The temple president thought that people not being let into the temple was rather strange. After parking his car, he went into the temple to discover the reason for the problem and to find a solution so those out on the lawn could get into the temple. The president discovered that the temple was FULL. There was no room for anyone else.

Then the Spirit taught him about the two groups of people. Those on the front lawn had valid temple recommends but would use them only infrequently and only for special occasions such as a wedding or to attend when a friend or family member were receiving temple blessings. In contrast, those INSIDE the temple were those who attended the temple on a regular and frequent basis, partaking of the temple blessings available. Both groups of people knew of and were seeking for the peace, consolation and comfort of the temple in times of worldly turmoil and trouble, but only one group had understood enough to prepare for such times.

The temple president never did say what “regular and frequent” attendance is because it is different depending upon our circumstance and situation. We must be our own judge if we are attending often enough.

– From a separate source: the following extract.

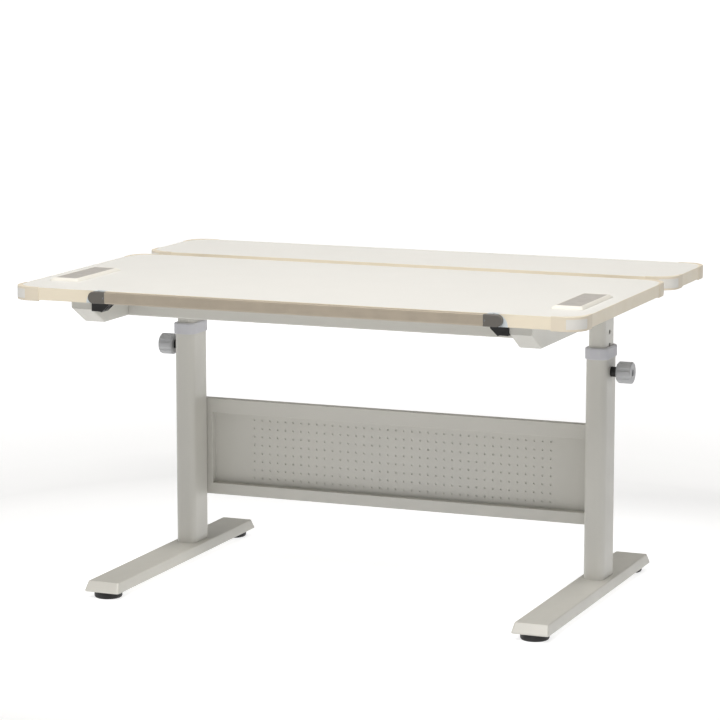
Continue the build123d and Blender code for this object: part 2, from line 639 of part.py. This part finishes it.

One year ago, President Russell M. Nelson’s General Conference closing remarks included a review of the updated temple recommend questions. He then added:

Individual worthiness to enter the Lord’s house requires much individual spiritual preparation. But with the Lord’s help, nothing is impossible. In some respects, it is easier to build a temple than it is to build a people prepared for a temple. Individual worthiness requires a total conversion of mind and heart to be more like the Lord, to be an honest citizen, to be a better example and to be a holier person.

I invite you to gather Israel on both sides of the veil by preparing yourself to attend the temple when they re-open. May we commit to attend the temple not like a flood which hits hard then recedes, but more as Lehi described the river “continually running into the fountain of all righteousness!” (1 Ne 2:9)

May we, instead of going through the temple, let the temple go through us, and thereby receive the blessings therefrom. In the name of Jesus Christ, amen.